The first time I saw her she was
rummaging through the trash, high out of her mind on god knows what. When she
found what she’d been looking for—a soiled shred of plastic bag—she tied it in
her hair like a bow. She began clawing savagely at her face, as if bugs were
crawling underneath her skin, and that’s when she turned and I saw it: bursting
out from underneath her cutoff top was a huge belly…she was at least six months
pregnant.
I saw her again about a month
later. The sun had barely reached its zenith of the afternoon when I recognized
her on the street—a different piece of trash bow-tied in her hair—and not
pregnant. Did she have a crack baby? lose it? abort it? I barely had time to
wonder because I was forced to hop back clear across the sidewalk. With fingers
down her throat she was spewing vomit all across Mission Street, the entire
crowd at the bus-stop her audience. She was crying hysterically and tried to
wipe her face but only smeared the puke that had been dribbling from her
mouth.
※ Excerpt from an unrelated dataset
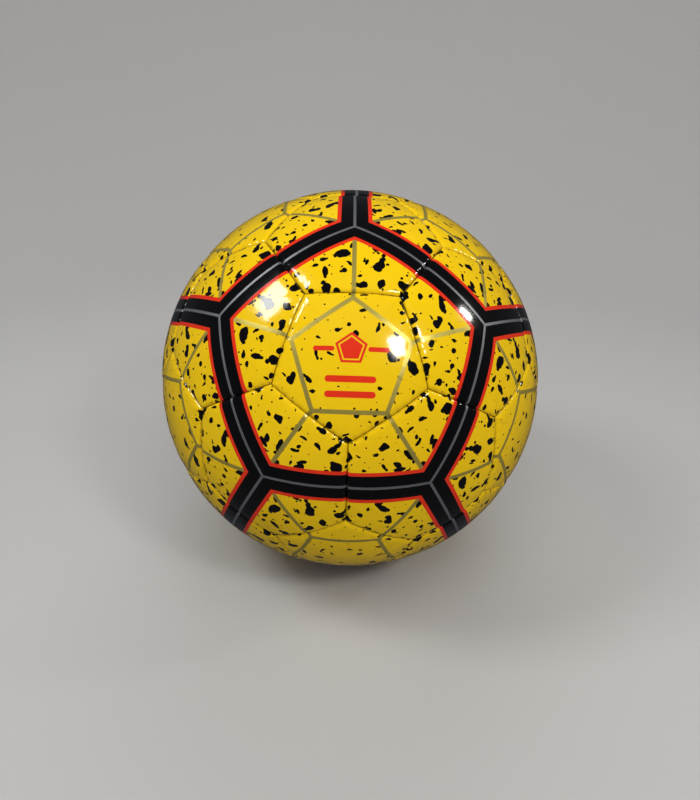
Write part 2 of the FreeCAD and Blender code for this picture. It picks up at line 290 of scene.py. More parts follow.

Ironically, I’d just said goodbye to my friend Lily who’d
revealed—gushing with excitement—that she was pregnant. We’d left a baby
boutique minutes before, wondering if the little creature swimming inside her would
prefer a piggy puppet or a lop-eared bunny once it was born.
Steering clear of the puke puddle, I
suddenly crossed the street heading back towards the baby boutique. Tears bubbled at the brim of my eyes without spilling down. The piggy puppet, I said over and over, the words reeling silently
round in my mouth. Lily had to have the piggy puppet for her baby—she had to.